Using this data, which is sent to a companion app, Ava aims to help a woman predict her fertile window -- the day before and the day of ovulation. The company will launch the device for preorders in 2016 and expects it to retail for $249 when it launches in mid-2016 with an additional $5 per month subscription fee. Ava is currently conducting a clinical trial with the bracelet at the University Hospital of Zurich and expects to submit a publication in December 2015.
The company plans to first focus on the fertility tracking and conception market, but will eventually expand the technology to detect pathologies during pregnancy and help women with non-hormonal contraception.
A number of companies focused on mobile-enabled fertility tracking have made news in the last few months.
Three companies, Conceivable, Kindara, and Clue raised money. In April, Austin, Texas-based Conceivable raised $800,000 from angel investors for its fertility app, which is designed to help women who are having trouble conceiving a child and staying pregnant. The Conceivable program, which costs $199 per month, includes a monthly shipment of three herbal “formulas” aimed at helping women get pregnant.
A few months later, Boulder, Colorado-based Kindara raised $5.3 million in a round led by Boston Seed Capital. Kindara offers a fertility tracking app which collects a number of health metrics including temperature, cervical fluid, menstruation, and sex.
Then, last month, Germany-based Clue raised $7 million from Union Square Ventures and Mosaic Ventures. Clue uses an algorithm to calculate and predict a woman’s next period. Users can add other information to the app, including updates on mood, sexual activity, level of flow, and personal notes. Users can also enter their basal body temperature, set reminders, and keep track of birth control pill usage.

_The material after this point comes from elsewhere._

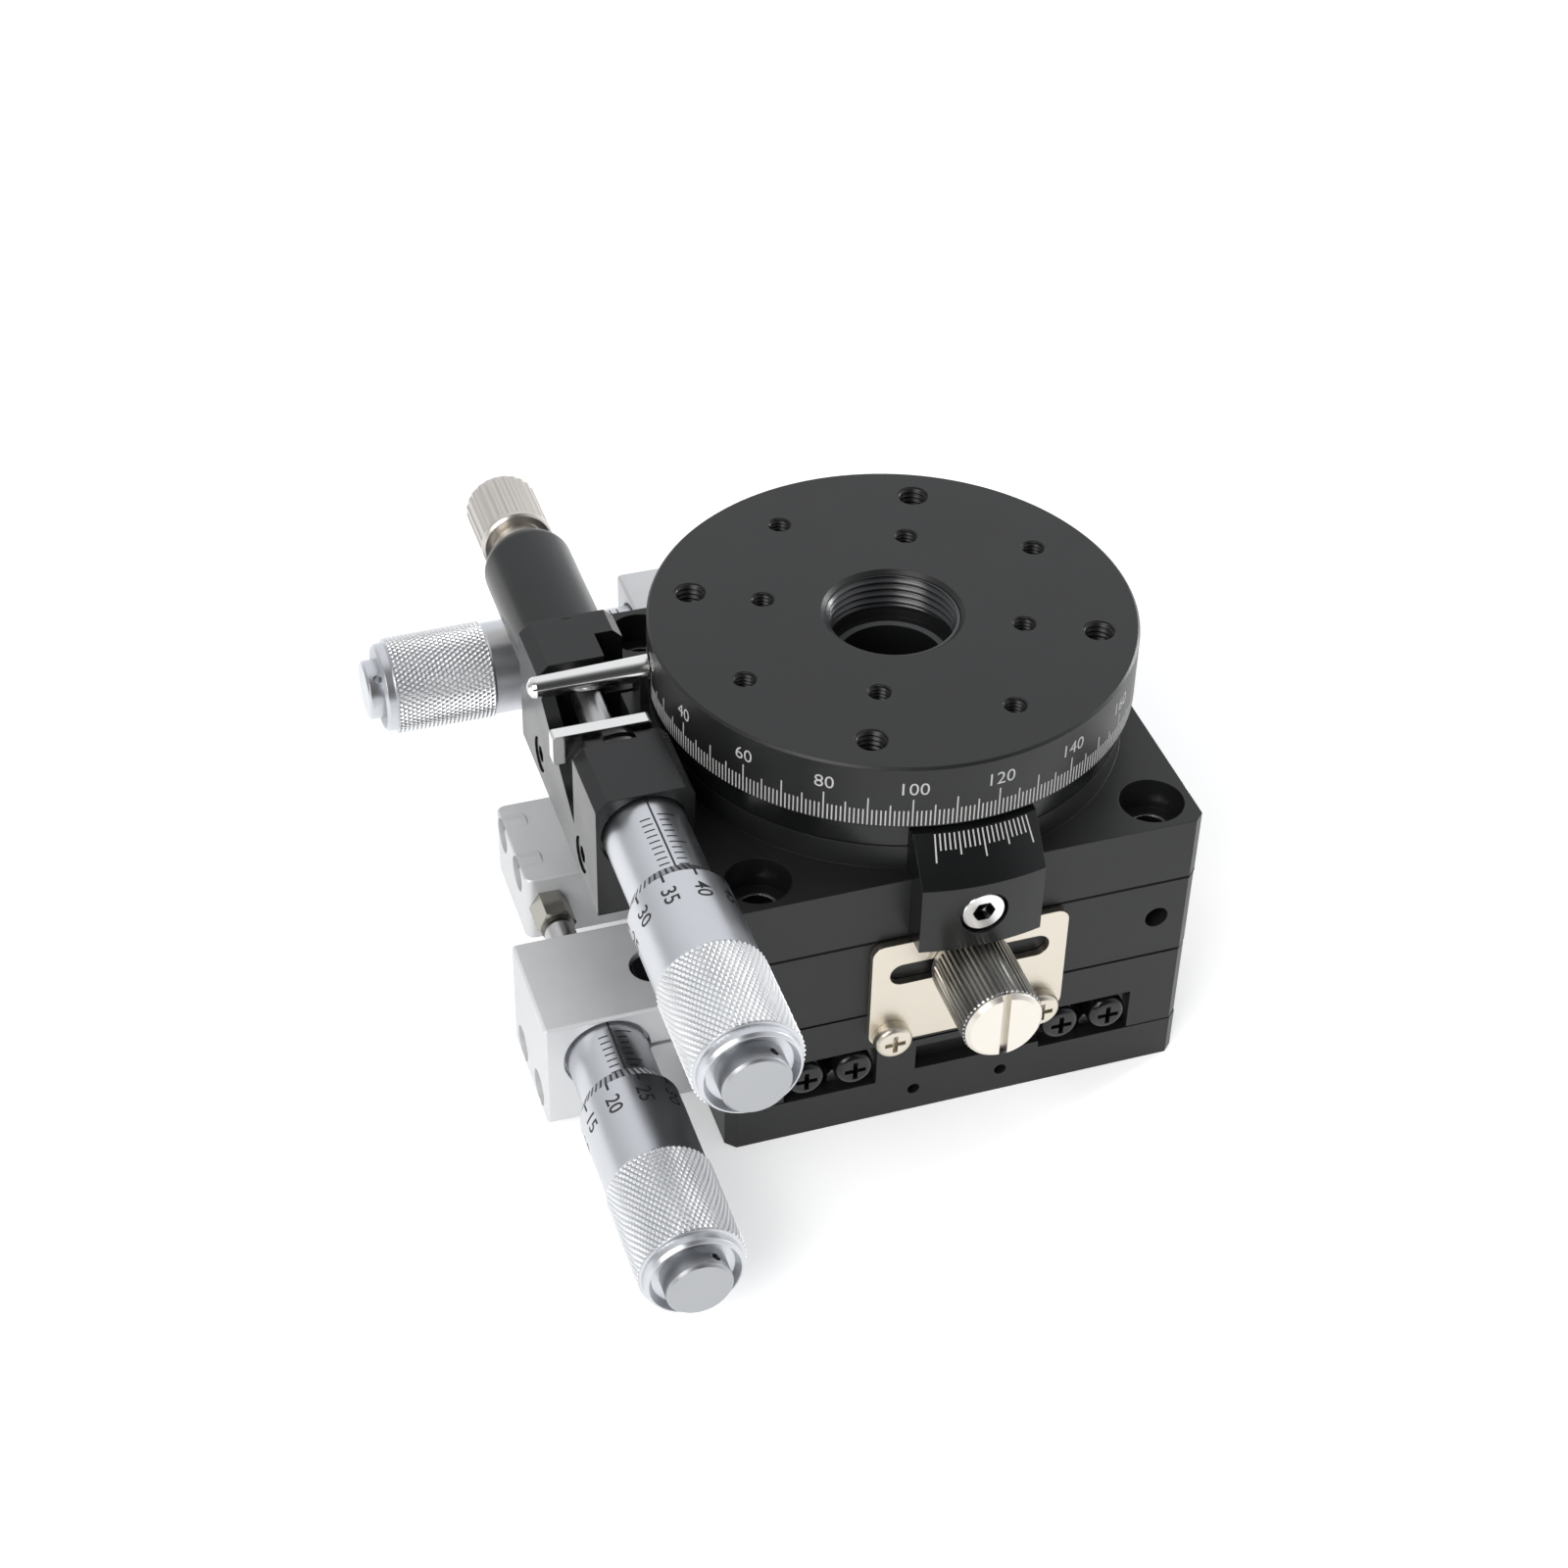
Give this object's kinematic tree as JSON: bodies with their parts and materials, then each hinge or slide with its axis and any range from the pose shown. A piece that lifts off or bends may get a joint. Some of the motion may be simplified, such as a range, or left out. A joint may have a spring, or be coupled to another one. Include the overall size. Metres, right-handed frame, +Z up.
{
  "type": "rotation stage",
  "caption": "Square linear stages with micrometer heads under a graduated rotary table, whose fine turn is a micrometer against a sprung lever.",
  "frame": {"origin": "centre of the base plate's underside", "axes": "+Z up along the table's axis, +Y the way the lower micrometer pushes its carriage, +X the way the upper one does"},
  "size_m": [0.1014, 0.1138, 0.055],
  "materials": {
    "black_anodised": "satin black anodised",
    "clear_anodised": "bead blasted, clear anodised",
    "satin_chrome": "satin chrome plated",
    "nickel": "bright nickel plated",
    "ground_steel": "ground",
    "black_steel": "black oxide",
    "bright_steel": "bright zinc plated",
    "brass": "plain"
  },
  "bodies": {
    "base": {"base_plate": "black_anodised", "y_inner_rails": "ground_steel", "y_inner_rail_end_screws": "black_steel", "y_micrometer_bracket": "clear_anodised", "y_bracket_screws": "black_steel", "y_clamp_screw": "black_steel", "y_sleeve": "satin_chrome", "y_lock_plate": "nickel", "y_lock_plate_screws": "nickel"},
    "y_carriage": {"middle_plate": "black_anodised", "y_outer_rails": "ground_steel", "x_inner_rails": "ground_steel", "middle_rail_end_screws": "black_steel", "y_anvil_bracket": "clear_anodised", "y_anvil_screw": "nickel", "middle_side_screws": "black_steel", "x_micrometer_bracket": "clear_anodised", "x_clamp_screw": "black_steel", "x_sleeve": "satin_chrome", "x_lock_plate": "nickel", "x_lock_plate_screws": "nickel"},
    "x_carriage": {"upper_plate": "black_anodised", "x_outer_rails": "ground_steel", "x_outer_rail_end_screws": "black_steel", "x_anvil_bracket": "clear_anodised", "x_anvil_screw": "nickel", "rotation_base": "black_anodised", "rotary_cap_screws": "bright_steel", "upper_side_screws": "black_steel", "bearing_outer_ring": "ground_steel", "vernier_block": "black_anodised", "rotation_bracket": "black_anodised", "r_clamp_nut": "nickel", "r_sleeve": "satin_chrome"},
    "lever": {"swing_lever": "black_anodised", "contact_plate": "nickel", "arm_pin": "nickel"},
    "table": {"rotary_table": "black_anodised", "bearing_inner_ring": "ground_steel"},
    "race_rollers": {"bearing_rollers": "ground_steel"},
    "plunger_body": {"plunger": "nickel"},
    "knob": {"plunger_knob": "nickel"},
    "x_lock": {"x_lock_screw": "nickel"},
    "y_lock": {"y_lock_screw": "nickel"},
    "x_way_rollers": {"x_roller_cages": "brass", "x_rollers": "ground_steel"},
    "y_way_rollers": {"y_roller_cages": "brass", "y_rollers": "ground_steel"},
    "x_feed": {"x_spindle": "ground_steel"},
    "x_drum": {"x_thimble": "satin_chrome", "x_thimble_cap": "satin_chrome"},
    "y_feed": {"y_spindle": "ground_steel"},
    "y_drum": {"y_thimble": "satin_chrome", "y_thimble_cap": "satin_chrome"},
    "r_feed": {"r_spindle": "ground_steel"},
    "r_drum": {"r_thimble": "satin_chrome", "r_thimble_cap": "satin_chrome"}
  },
  "joints": [
    {"name": "y_slide", "type": "slide", "parent": "base", "child": "y_carriage", "axis": [0, 1, 0], "range_m": [-0.0065, 0.0065]},
    {"name": "x_slide", "type": "slide", "parent": "y_carriage", "child": "x_carriage", "axis": [1, 0, 0], "range_m": [-0.0065, 0.0049]},
    {"name": "y_spindle_feed", "type": "slide", "parent": "base", "child": "y_feed", "axis": [0, 1, 0], "range_m": [-0.0065, 0.0065]},
    {"name": "x_spindle_feed", "type": "slide", "parent": "y_carriage", "child": "x_feed", "axis": [1, 0, 0], "range_m": [-0.0065, 0.0049]},
    {"name": "r_spindle_feed", "type": "slide", "parent": "x_carriage", "child": "r_feed", "axis": [0, 1, 0], "range_m": [-0.00038, 0.00583]},
    {"name": "y_thimble_turn", "type": "hinge", "parent": "y_feed", "child": "y_drum", "pos_m": [-0.0426, -0.04, 0.0118], "axis": [0, 1, 0], "range_deg": [-4681, 4681]},
    {"name": "x_thimble_turn", "type": "hinge", "parent": "x_feed", "child": "x_drum", "pos_m": [-0.04, 0.0426, 0.0238], "axis": [1, 0, 0], "range_deg": [-4681, 3529]},
    {"name": "r_thimble_turn", "type": "hinge", "parent": "r_feed", "child": "r_drum", "pos_m": [-0.0363, -0.04, 0.0426], "axis": [0, 1, 0], "range_deg": [-273, 4197]},
    {"name": "lever_swing", "type": "hinge", "parent": "x_carriage", "child": "lever", "pos_m": [0, 0, 0.0442], "axis": [0, 0, 1], "range_deg": [-9.21, 0.6]},
    {"name": "table_spin", "type": "hinge", "parent": "lever", "child": "table", "pos_m": [0, 0, 0.0505], "axis": [0, 0, 1], "continuous": true},
    {"name": "race_roll", "type": "hinge", "parent": "x_carriage", "child": "race_rollers", "pos_m": [0, 0, 0.036], "axis": [0, 0, 1], "continuous": true},
    {"name": "plunger_slide", "type": "slide", "parent": "x_carriage", "child": "plunger_body", "axis": [0, 1, 0], "range_m": [-0.00038, 0.00583]},
    {"name": "knob_turn", "type": "hinge", "parent": "x_carriage", "child": "knob", "pos_m": [-0.0363, 0.048, 0.0426], "axis": [0, 1, 0], "range_deg": [-180, 180]},
    {"name": "x_lock_turn", "type": "hinge", "parent": "x_carriage", "child": "x_lock", "pos_m": [0, -0.037, 0.0248], "axis": [0, -1, 0], "range_deg": [-180, 180]},
    {"name": "y_lock_turn", "type": "hinge", "parent": "y_carriage", "child": "y_lock", "pos_m": [0.037, 0, 0.0128], "axis": [1, 0, 0], "range_deg": [-180, 180]},
    {"name": "y_rollers_roll", "type": "slide", "parent": "base", "child": "y_way_rollers", "axis": [0, 1, 0], "range_m": [-0.00325, 0.00325]},
    {"name": "x_rollers_roll", "type": "slide", "parent": "y_carriage", "child": "x_way_rollers", "axis": [1, 0, 0], "range_m": [-0.00325, 0.00245]}
  ],
  "couplings": [
    {"joint": "y_thimble_turn", "follows": "y_slide", "rad_per_m": 12566},
    {"joint": "y_spindle_feed", "follows": "y_slide", "ratio": 1},
    {"joint": "y_rollers_roll", "follows": "y_slide", "ratio": 0.5},
    {"joint": "x_thimble_turn", "follows": "x_slide", "rad_per_m": 12566},
    {"joint": "x_spindle_feed", "follows": "x_slide", "ratio": 1},
    {"joint": "x_rollers_roll", "follows": "x_slide", "ratio": 0.5},
    {"joint": "r_spindle_feed", "follows": "r_thimble_turn", "m_per_rad": 0.000079577},
    {"joint": "plunger_slide", "follows": "r_thimble_turn", "m_per_rad": 0.000079577},
    {"joint": "lever_swing", "follows": "r_thimble_turn", "ratio": -0.0021922},
    {"joint": "race_roll", "follows": "table_spin", "ratio": 0.5}
  ]
}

Two other fertility tracking startups, Welltwigs and Prima-Temp unveiled devices this year. Welltwigs has developed a device that monitors the woman’s basal body temperature (BBT), called Thermotwig, and a device that measures hormone levels, called Labtwig. And Prima-Temp is developing a wireless sensor that continuously and passively tracks a woman’s core body temperature, called Priya, to help a woman understand when she is most fertile.